The servant leader senses that much has been lost in recent human history as a result of the shift from local communities to large institutions as the primary shaper of human lives. This awareness causes the servant leader to seek to identify some means for building community among those who work within a given institution. Servant leadership suggests that true community can be created among those who work in businesses and other institutions. Greenleaf (1977/2002) said:
All that is needed to rebuild community as a viable life form for large numbers of people is for enough servant-leaders to show the way, not by mass movements, but by each servant-leader demonstrating his or her unlimited liability for a quite specific community-related group. (p. 53)
These ten characteristics of servant leadership are by no means exhaustive.
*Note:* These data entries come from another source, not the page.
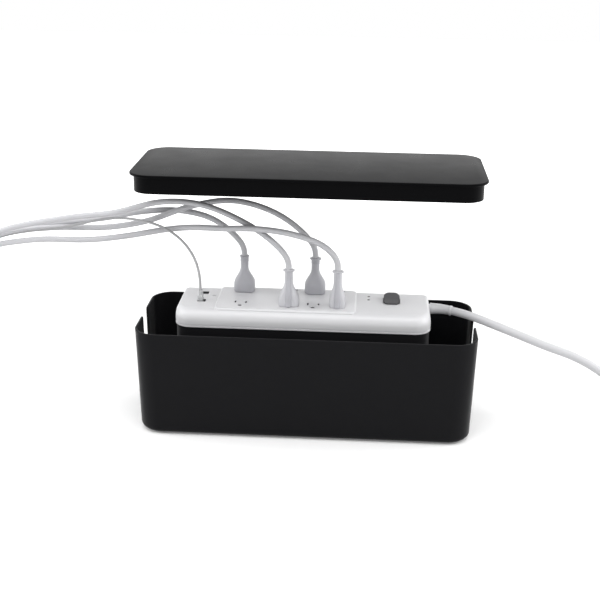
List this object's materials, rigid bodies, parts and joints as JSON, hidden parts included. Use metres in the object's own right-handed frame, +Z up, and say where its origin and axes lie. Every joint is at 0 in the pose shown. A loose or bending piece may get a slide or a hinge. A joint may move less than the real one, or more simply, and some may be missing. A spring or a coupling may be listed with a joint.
{
  "type": "cable management box",
  "caption": "Lidded tub with an open cord slot in each end, holding a power strip with its plugs and cords, shown opened with lid and strip lifted.",
  "frame": {"origin": "centre of the tub's footprint on the standing surface", "axes": "+X along the tub's length to the mains cord's end, +Y to the back, +Z up"},
  "size_m": [1.1305, 0.21, 0.317],
  "materials": {
    "box_shell": "satin moulded plastic",
    "foot_rubber": "matt",
    "strip_white": "satin white plastic",
    "base_black": "fine texture",
    "nylon": "natural nylon",
    "contact_brass": "stamped",
    "contact_gold": "plated",
    "board": "solder mask",
    "varistor_blue": "dipped epoxy",
    "copper_winding": "enamelled wire",
    "capacitor_yellow": "moulded",
    "lens": "clear moulding",
    "rocker_grey": "fine texture",
    "line_sleeve": "insulation",
    "neutral_sleeve": "insulation",
    "ground_sleeve": "insulation",
    "screw_steel": "zinc plated",
    "plug_grey": "satin moulded vinyl",
    "plug_blades": "nickel plated",
    "cord_grey": "satin vinyl sheath",
    "phone_white": "satin vinyl sheath",
    "clear_plug": "clear moulding",
    "mains_white": "satin vinyl sheath"
  },
  "bodies": {
    "tub": {"tub": "box_shell", "tub_feet": "foot_rubber", "device_cord_1": "cord_grey", "device_coil_1": "cord_grey", "device_connector_1": "cord_grey", "device_cord_2": "cord_grey", "device_coil_2": "cord_grey", "device_connector_2": "cord_grey", "device_cord_3": "cord_grey", "device_coil_3": "cord_grey", "device_connector_3": "cord_grey", "device_cord_4": "cord_grey", "device_coil_4": "cord_grey", "device_connector_4": "cord_grey", "phone_cord": "phone_white", "phone_coil": "phone_white", "phone_end_plug": "clear_plug", "mains_cord": "mains_white", "mains_coil": "mains_white", "mains_plug": "mains_white", "mains_plug_pins": "plug_blades"},
    "lid": {"lid": "box_shell"},
    "power_strip": {"strip_cover": "strip_white", "strip_base": "base_black", "outlet_carrier": "nylon", "hot_bus": "contact_brass", "neutral_bus": "contact_brass", "ground_bus": "contact_brass", "surge_board": "board", "surge_varistors": "varistor_blue", "thermal_fuse": "nylon", "noise_choke": "copper_winding", "noise_capacitor": "capacitor_yellow", "status_leds": "lens", "line_lead": "line_sleeve", "neutral_lead": "neutral_sleeve", "ground_lead": "ground_sleeve", "jack_board": "board", "surge_lens": "lens", "ground_lens": "lens", "switch_body": "base_black", "mains_gland": "strip_white", "jack_block": "base_black", "jack_contacts": "contact_gold", "jack_screw": "screw_steel", "cover_screws": "screw_steel"},
    "rocker": {"switch_rocker": "rocker_grey"},
    "plug_1": {"plug_1": "plug_grey", "plug_pins_1": "plug_blades"},
    "plug_2": {"plug_2": "plug_grey", "plug_pins_2": "plug_blades"},
    "plug_3": {"plug_3": "plug_grey", "plug_pins_3": "plug_blades"},
    "plug_4": {"plug_4": "plug_grey", "plug_pins_4": "plug_blades"},
    "phone_plug": {"phone_plug": "clear_plug"}
  },
  "joints": [
    {"name": "lid_lift", "type": "slide", "parent": "tub", "child": "lid", "axis": [0, 0, 1], "range_m": [-0.184, 0]},
    {"name": "strip_lift", "type": "slide", "parent": "tub", "child": "power_strip", "axis": [0, 0, 1], "range_m": [-0.105, 0], "deforming": ["device_cord_1", "device_cord_2", "device_cord_3", "device_cord_4", "phone_cord", "mains_cord"]},
    {"name": "rocker_tilt", "type": "hinge", "parent": "power_strip", "child": "rocker", "pos_m": [0.1, 0.0095, 0.146], "axis": [1, 0, 0], "range_deg": [-12, 0]},
    {"name": "plug_1_pull", "type": "slide", "parent": "power_strip", "child": "plug_1", "axis": [0, 0, 1], "range_m": [0, 0.02]},
    {"name": "plug_2_pull", "type": "slide", "parent": "power_strip", "child": "plug_2", "axis": [0, 0, 1], "range_m": [0, 0.02]},
    {"name": "plug_3_pull", "type": "slide", "parent": "power_strip", "child": "plug_3", "axis": [0, 0, 1], "range_m": [0, 0.02]},
    {"name": "plug_4_pull", "type": "slide", "parent": "power_strip", "child": "plug_4", "axis": [0, 0, 1], "range_m": [0, 0.02]},
    {"name": "phone_plug_pull", "type": "slide", "parent": "power_strip", "child": "phone_plug", "axis": [0, 0, 1], "range_m": [0, 0.012]}
  ],
  "couplings": [
    {"joint": "strip_lift", "follows": "lid_lift", "ratio": 0.5706}
  ]
}
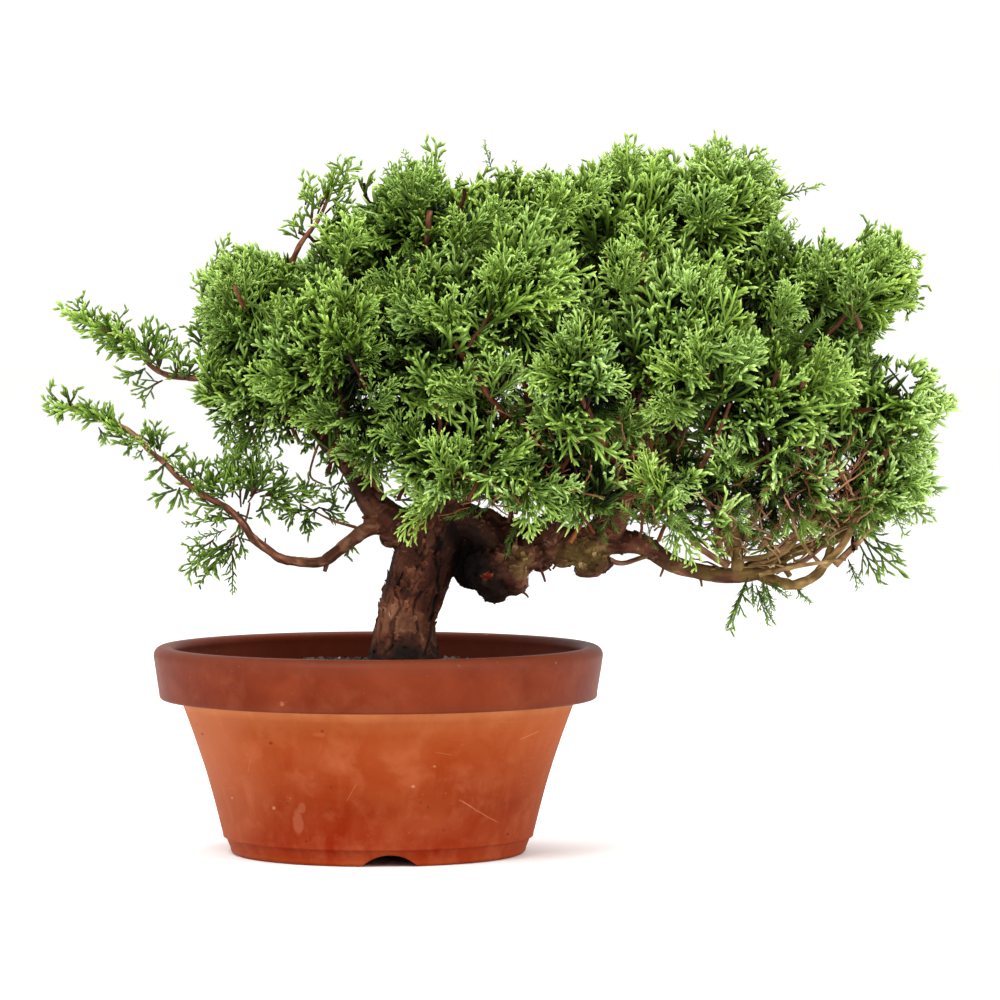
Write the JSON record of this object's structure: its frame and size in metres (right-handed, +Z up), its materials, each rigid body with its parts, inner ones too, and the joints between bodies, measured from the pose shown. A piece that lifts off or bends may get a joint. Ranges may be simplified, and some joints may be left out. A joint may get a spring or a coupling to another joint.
{
  "type": "potted juniper bonsai",
  "caption": "Wide-crowned juniper bonsai with a short thick trunk and burled right limb, planted in a round flared terracotta training pot with a thick rim collar.",
  "frame": {"origin": "middle of the bottom of the whole object's bounding box, on the surface that the pot stands on; the pot's own axis is about 65 mm to the left and 7 mm to the front of it", "axes": "+Z up, +X to the right along the crown's long side, -Y towards the front from which the tree is viewed"},
  "size_m": [0.4884, 0.2574, 0.3832],
  "materials": {
    "terracotta": "fired orange terracotta body, matt with dusty mottling; browner, slightly glossy rim collar",
    "net_plastic": "matt moulded net",
    "potting_mix": "dark damp grit and bark crumbs",
    "bark": "flaky red-brown bark with dark fissures",
    "juniper_foliage": "scale-leaf shoots, yellow-green tips on deep green"
  },
  "bodies": {
    "root": {"drain_mesh": "net_plastic", "foliage_back_left": "juniper_foliage", "foliage_back_low": "juniper_foliage", "foliage_back_mid": "juniper_foliage", "foliage_back_mid_left": "juniper_foliage", "foliage_back_outer": "juniper_foliage", "foliage_back_right": "juniper_foliage", "foliage_crown_left": "juniper_foliage", "foliage_crown_mid": "juniper_foliage", "foliage_crown_right": "juniper_foliage", "foliage_front_far_right": "juniper_foliage", "foliage_front_left": "juniper_foliage", "foliage_front_mid": "juniper_foliage", "foliage_front_mid_left": "juniper_foliage", "foliage_front_right": "juniper_foliage", "foliage_left_dome": "juniper_foliage", "foliage_left_hanging": "juniper_foliage", "foliage_left_lower": "juniper_foliage", "foliage_left_tip": "juniper_foliage", "foliage_left_upper": "juniper_foliage", "foliage_low_left": "juniper_foliage", "foliage_low_mid": "juniper_foliage", "foliage_low_right": "juniper_foliage", "foliage_right_crown": "juniper_foliage", "foliage_right_front": "juniper_foliage", "foliage_right_inner": "juniper_foliage", "foliage_right_low": "juniper_foliage", "foliage_right_mid": "juniper_foliage", "foliage_right_shoulder": "juniper_foliage", "foliage_right_tip": "juniper_foliage", "foliage_under_right": "juniper_foliage", "foliage_upper_left_twig": "juniper_foliage", "pot": "terracotta", "soil": "potting_mix", "trunk_and_branches": "bark"}
  },
  "joints": []
}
However, they do serve to communicate the power and promise that this concept offers to those who are open to its invitation and challenge.
Interest in the meaning and practice of servant leadership continues to grow. Hundreds of books, articles, and papers on the subject have now been published. Many of the companies named to Fortune Magazine’s annual listing of “The 100 Best Companies to Work For” espouse servant leadership and have integrated it into their corporate cultures. As more and more organizations and people have sought to put servant leadership into practice, the work of The Spears Center for Servant-Leadership continues to expand in order to help meet that need.
Servant leadership characteristics often occur naturally within many individuals; and, like many natural tendencies, they can be enhanced through learning and practice. Servant leadership offers great hope for the future in creating better, more caring, institutions.